There is not much in the other Dialogues which can be compared with the Apology. The same recollection of his master may have been present to the mind of Plato when depicting the sufferings of the Just in the Republic. The Crito may also be regarded as a sort of appendage to the Apology, in which Socrates, who has defied the judges, is nevertheless represented as scrupulously obedient to the laws. The idealization of the sufferer is carried still further in the Gorgias, in which the thesis is maintained, that ‘to suffer is better than to do evil;’ and the art of rhetoric is described as only useful for the purpose of self-accusation. The parallelisms which occur in the so-called Apology of Xenophon are not worth noticing, because the writing in which they are contained is manifestly spurious. The statements of the Memorabilia respecting the trial and death of Socrates agree generally with Plato; but they have lost the flavour of Socratic irony in the narrative of Xenophon.

The Apology or Platonic defence of Socrates is divided into three parts: 1st. The defence properly so called; 2nd. The shorter address in mitigation of the penalty; 3rd. The last words of prophetic rebuke and exhortation.

The first part commences with an apology for his colloquial style; he is, as he has always been, the enemy of rhetoric, and knows of no rhetoric but truth; he will not falsify his character by making a speech. Then he proceeds to divide his accusers into two classes; first, there is the nameless accuser–public opinion. All the world from their earliest years had heard that he was a corrupter of youth, and had seen him caricatured in the Clouds of Aristophanes. Secondly, there are the professed accusers, who are but the mouth-piece of the others. The accusations of both might be summed up in a formula. The first say, ‘Socrates is an evil-doer and a curious person, searching into things under the earth and above the heaven; and making the worse appear the better cause, and teaching all this to others.’ The second, ‘Socrates is an evil-doer and corrupter of the youth, who does not receive the gods whom the state receives, but introduces other new divinities.’ These last words appear to have been the actual indictment (compare Xen. Mem.); and the previous formula, which is a summary of public opinion, assumes the same legal style.

The answer begins by clearing up a confusion. In the representations of the Comic poets, and in the opinion of the multitude, he had been identified with the teachers of physical science and with the Sophists. But this was an error. For both of them he professes a respect in the open court, which contrasts with his manner of speaking about them in other places. (Compare for Anaxagoras, Phaedo, Laws; for the Sophists, Meno, Republic, Tim., Theaet., Soph., etc.) But at the same time he shows that he is not one of them. Of natural philosophy he knows nothing; not that he despises such pursuits, but the fact is that he is ignorant of them, and never says a word about them. Nor is he paid for giving instruction–that is another mistaken notion:–he has nothing to teach. But he commends Evenus for teaching virtue at such a ‘moderate’ rate as five minae. Something of the ‘accustomed irony,’ which may perhaps be expected to sleep in the ear of the multitude, is lurking here.

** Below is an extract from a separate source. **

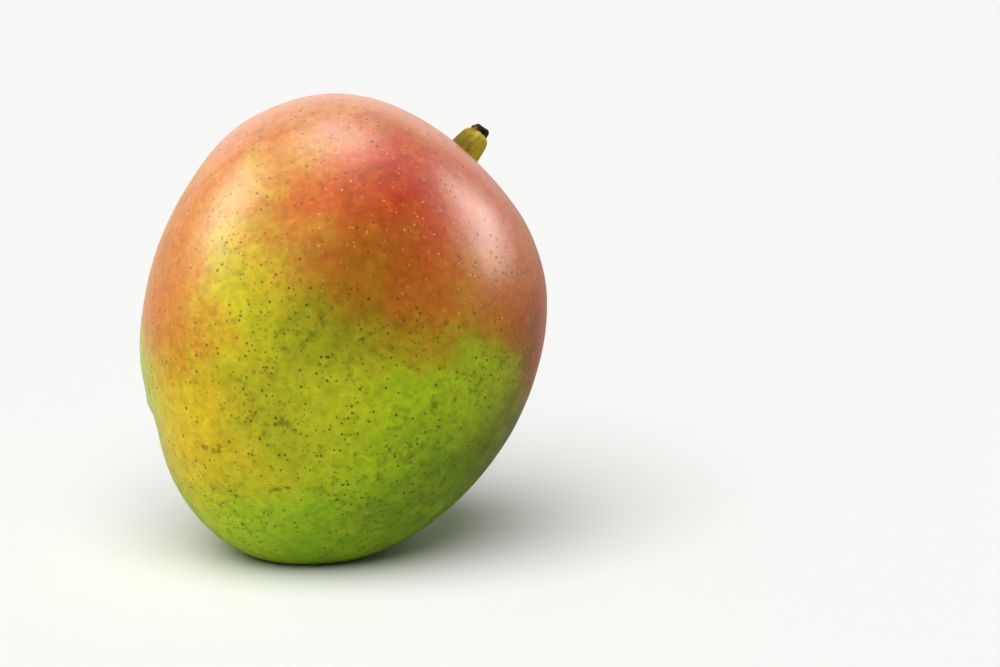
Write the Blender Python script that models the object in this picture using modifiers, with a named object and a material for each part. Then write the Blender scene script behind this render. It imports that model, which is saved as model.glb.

He then goes on to explain the reason why he is in such an evil name. That had arisen out of a peculiar mission which he had taken upon himself. The enthusiastic Chaerephon (probably in anticipation of the answer which he received) had gone to Delphi and asked the oracle if there was any man wiser than Socrates; and the answer was, that there was no man wiser. What could be the meaning of this–that he who knew nothing, and knew that he knew nothing, should be declared by the oracle to be the wisest of men? Reflecting upon the answer, he determined to refute it by finding ‘a wiser;’ and first he went to the politicians, and then to the poets, and then to the craftsmen, but always with the same result–he found that they knew nothing, or hardly anything more than himself; and that the little advantage which in some cases they possessed was more than counter-balanced by their conceit of knowledge. He knew nothing, and knew that he knew nothing: they knew little or nothing, and imagined that they knew all things. Thus he had passed his life as a sort of missionary in detecting the pretended wisdom of mankind; and this occupation had quite absorbed him and taken him away both from public and private affairs. Young men of the richer sort had made a pastime of the same pursuit, ‘which was not unamusing.’ And hence bitter enmities had arisen; the professors of knowledge had revenged themselves by calling him a villainous corrupter of youth, and by repeating the commonplaces about atheism and materialism and sophistry, which are the stock-accusations against all philosophers when there is nothing else to be said of them.